Later that night, I frantically logged into the account my sister and I had set up a couple years ago on one of the sibling registry databases. I found nothing. Then, half-heartedly turning to Google, I combed through smaller registries: scrappy forums and Weebly sites with some of the worst graphic design I had ever seen. I knew only the name of the donor bank my parents had used, my father’s donor number, a random description of his family members, some fun “get to know me” facts about him, and his physical description. So command-F-ing my way through blogs and forums, I was more than shocked when, one hour later, I stumbled upon a profile of a family with our donor’s information.
And then, of course, I panicked.
I told my younger sister and moms, sent frantic Snapchats to Wellesley friends, and laid down on the floor and stared at the ceiling for a solid amount of time. I waited to cry or laugh or have some sort of major emotional reaction. But instead, everything just felt surreal. After an hour, I hopped on Facebook and searched for everything I could infer from the profile’s username: the parent’s first name and location. Again, maybe just by the luck of the night, I was shocked when suddenly, inches in front of me, a family portrait in a Facebook profile appeared. The kids looked like me. Or was it that I looked like them?
Again, I panicked.
The week after that night was weird. I told everyone who would listen (friends, acquaintances, extended family) about the siblings. I reminded myself on an almost hourly basis that this was real. My sister and I must have texted or said to one another, “We have a secret brother” at least forty times. Suddenly, I was reminded that the perfect photoshopped image, the one we had crafted, printed over 1,000 copies of, and had been handing out, wasn’t an actual photo. If the first nineteen years of my life had been the process of dividing up, marketing, and selling my situation to everyone I know, then this summer was like everyone giving their piece back and demanding a refund. Suddenly, I didn’t have an explanation or answers to “How does this feel?” or “What is this like?” Instead, I had a collection of coexisting and contradictory emotions, which left me trying to explain how it was possible to feel both lost and found at once.
Eventually, my sister and I decided to send a note to the family via the registry. After drafting and redrafting a message on the truly terribly designed WordPress site, I think we were both a little disappointed to get no response. We still haven’t received a response. The limbo feels appropriate.

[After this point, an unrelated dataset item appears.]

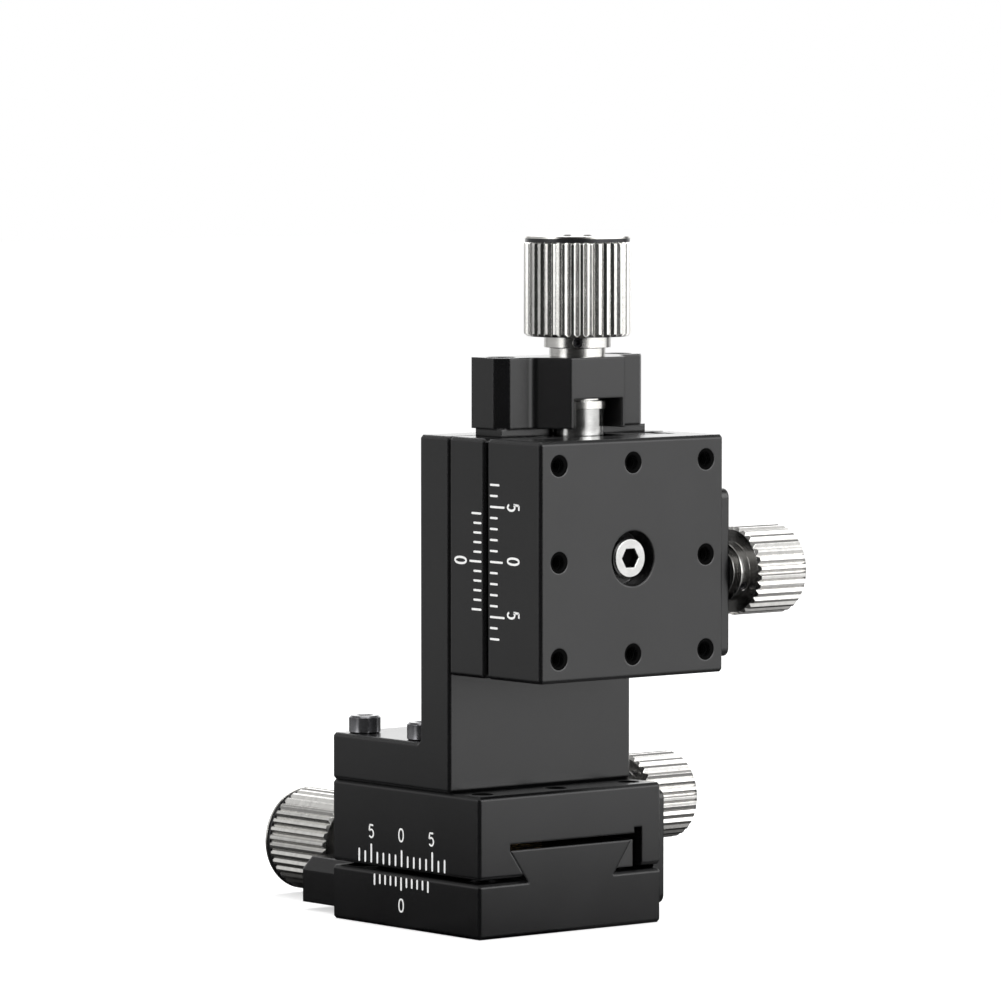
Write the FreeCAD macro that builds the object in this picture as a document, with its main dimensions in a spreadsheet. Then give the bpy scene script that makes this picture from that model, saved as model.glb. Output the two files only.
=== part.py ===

There’s a failure of the English language that my sister and I have discovered over the years when trying to explain having two moms or being donor kids. There simply aren’t words to differentiate one mom from another mom, a sperm donor from other types of fathers, or a donor half-sibling from other types of half-siblings. Instead, my sister and I, and many kids like us, have developed a language of our own. We half-jokingly, half-dead-seriously refer to ourselves as “gaybes” (people with same-gender parents). Surveying donor sibling registries and websites, I have come across the word “dibling” for donor half-siblings. And while I provide enough context to friends so that when I say “mom,” they know which one I’m referring to, I have also seen kids use slightly different names for each parent of the same gender (like mom and ma). I think often about a prospective “gaybe boom” where changing legislation and ideas about LGBTQ+ rights in the United States could lead to a surge of children born or adopted into same gender partnerships. This prospect (whether or not it will actually happen) gives me hope for our vocabulary. Perhaps, with more people like me, society will adopt DIY labels like gaybe and dibling or develop better terms. Maybe, and perhaps most importantly, we will have the words to describe the emotions and experiences of being a donor kid or having two parents of the same gender. I look forward to that day.
Until then, I still don't know what to make of my diblings’ photos, the fragments of their lives I've begun to grasp through Facebook posts, the fact that we all have the same nose, or the strange comical brokenness that comes with suddenly being the older half-sister of people I've never met. The whole process has been surreal and humbling and awkward. I don't know how to process this, or even where to start, but I do know I have an immense and indescribable gratitude for the people in my life who listen. I keep going back to them and find solace, for once, in getting to ask the questions. I'm still lost, but for the first time in a while, I’m letting myself live without explanations.
Sometimes once a month, sometimes twice a day, I will log into the scrappy and poorly designed forum and check for messages. When I’m bored, I will pull up the profiles on Facebook and try to imagine their lives together, separate, what they might be like, how we might be similar. I don’t hope for a relationship with these strangers, but there’s a certain comfort in a potential connection.
I have two beautiful mothers, an amazing younger sister, a sperm donor father, and at least three half-siblings. I don’t know how to explain how this feels to strangers. My sister and I no longer have a clean, photoshopped image to hand out like Halloween candy to those who ask. It’s a mess. I have trouble not tidying this up by saying that I have conclusions and discrete feelings, that I’ve worked this out and have some presentable and articulate thoughts. In truth, I’m not sure I’ll ever know how I feel about it. But I have learned not to expect, to let go of the explanations of my world that I had held so tightly onto, and maybe that can be a start.